The accused gave evidence in the trial. In her evidence, she stated that she had met up with Ms Winters the previous day, having not seen her previously for many years. The two arranged to go ‘clubbing’ together. They then spent the night attending nightclubs, consuming alcohol and methylamphetamine. The following morning, they visited various friends of Ms Winters. Eventually, at around 5pm, Ms Winters and the accused, together with another male were dropped at the house of a friend “Maz”, who turned out not to be home. The accused, Ms Winters and the male then walked to the shops. The accused said that Ms Winters told her that her car was at the shops and that she could drop the accused home. The accused said that she had unexpectedly got her period, and that Ms Winters told her that she could use her gym membership to access the gym toilets. The accused said that when they left the Gym, Ms Winters told her to get into the male’s car, as he would give her a lift home. The accused maintained that she did not see Ms Winters take the keys from the Gym; she did not know that either car was stolen; and was not party to any agreement to take property from members of the Gym.

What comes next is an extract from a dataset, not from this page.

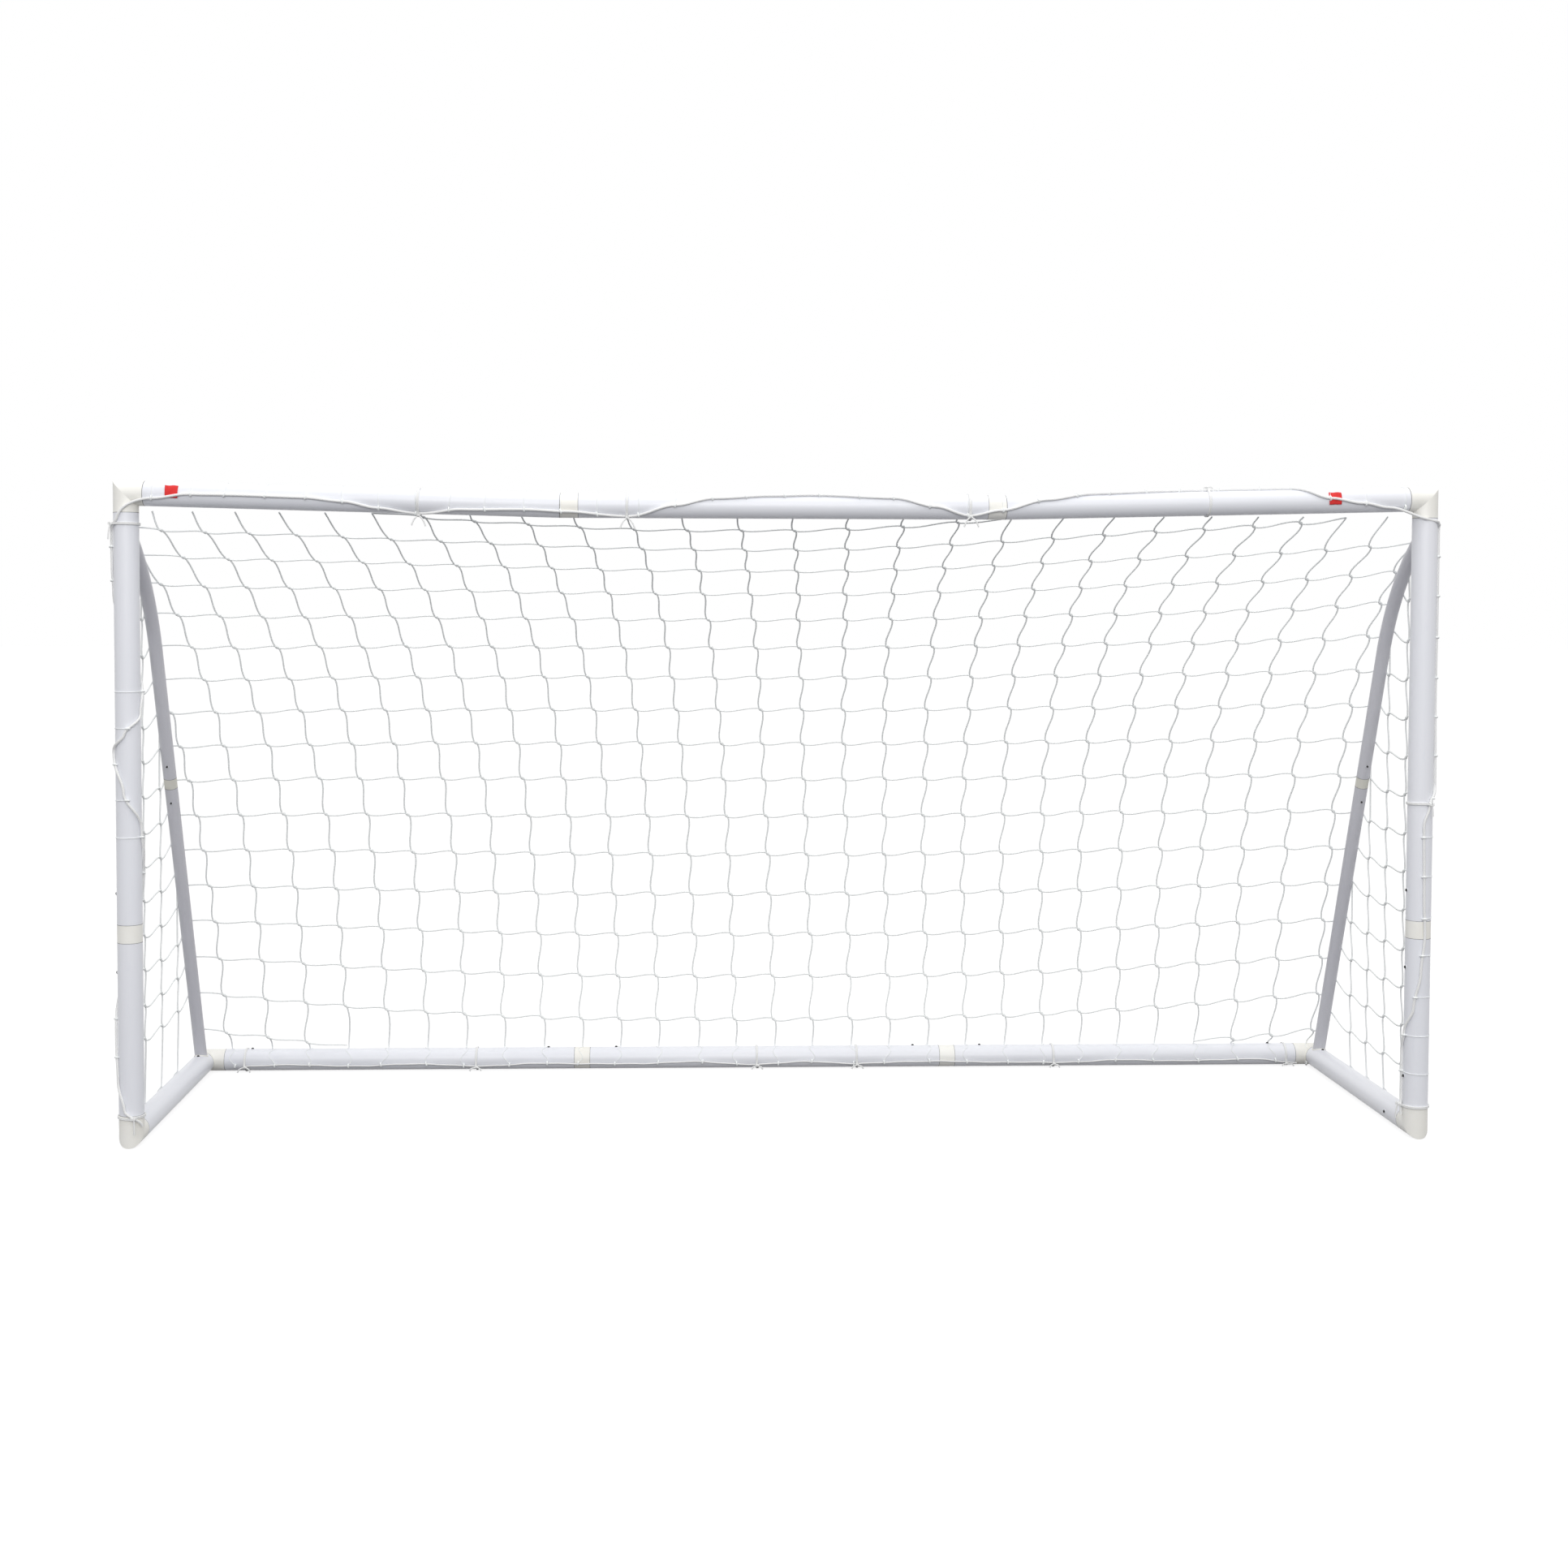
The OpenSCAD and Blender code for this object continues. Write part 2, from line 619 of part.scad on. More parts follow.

Following the conclusion of the defence case, senior counsel for the accused applied for a directed verdict of acquittal with respect to count 1 on the indictment (namely, the count of burglary). In particular, senior counsel contended that because Ms Winters was a member of the Gym, the evidence is not capable of demonstrating that the accused was a trespasser, that being one of the elements of burglary under s 311 of the Criminal Code (ACT).
Section 311(4) of the Criminal Code provides as follows:
(4)For this section, a person is not a trespasser only because the person is permitted to enter or remain in the building—
(a)for a purpose that is not the person’s intended purpose; or
(b)because of fraud, misrepresentation or someone else’s mistake.
As the prosecutor very properly accepted, the effect of this subsection is that if the accused was “permitted” to enter the building, she would not be a trespasser, even if the accused and Ms Winters had intended to steal property from members of the Gym at the time of their entry: see Saipani v The Queen [2021] ACTCA 5; 288 A Crim R 191 at [38] – [54].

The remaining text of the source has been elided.